Can you be glad you saw something, yet saddened by it too? Evidently.

We had a few hours before my friend needed to catch her plane, so I suggested we stay in air conditioning and took her over to the always visually interesting Northpark Mall. I used my turn signal aggressively in the interior covered parking lot to get one of the hotly contested spaces.

The mall itself is a big 2-level square surrounding a large inner courtyard. Inside are some 250+ mostly upscale shops and restaurants, along with a food court and movie theatre. What makes it unique is that it houses a fantastic collection of Modern Art that has been bequeathed to the place by Nasher family.

It also has beautiful planters inside and out that boast different flowers seasonally. The mall and its art are run by Nancy Nasher, the daughter of Ray Nasher, who refused to put the collection in a museum. Instead, he put it here, scattered throughout the mall.
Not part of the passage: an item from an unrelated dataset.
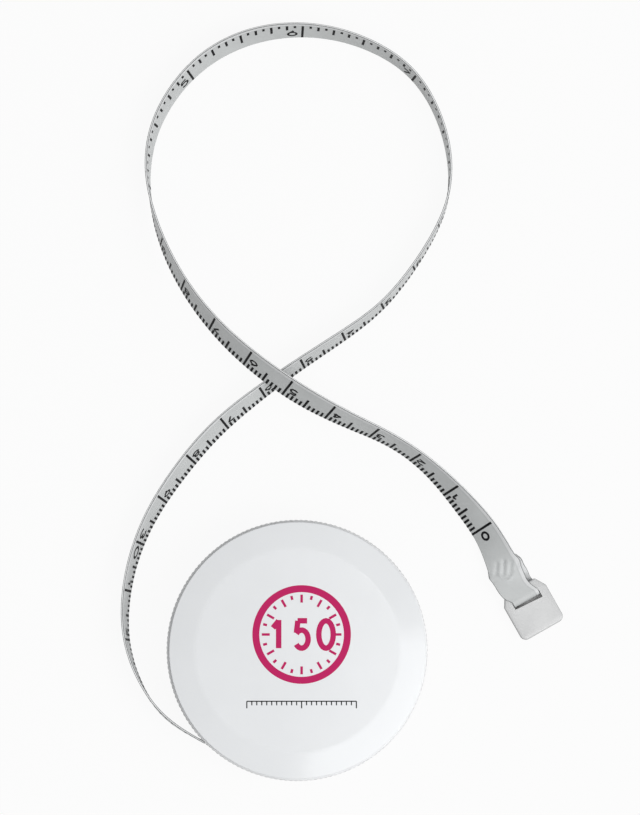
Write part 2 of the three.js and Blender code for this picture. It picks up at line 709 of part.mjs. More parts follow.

His reasoning? “Maybe 90 percent of people will never go to a museum, but maybe they’ll be inspired to learn more about art and study art, just by coming here.” I like that and hope he’s right.

After wandering the mall and browsing in my favorite store, Sundance, we stopped at Eataly for a beverage. It’s also a fun place to people watch and goggle over all the food choices there. Both the museum and the mall got high marks from my friend, so if you’re looking for something to do while its nine million degrees here in Dallas, you might give them a try.

*You should make reservations, and you have to pay for parking in the lot across from the Cafe. It’s $5 for the first hour and $2 every hour after that. Or maybe just cruise around and find street parking, if you’re not worried about melting before you get inside.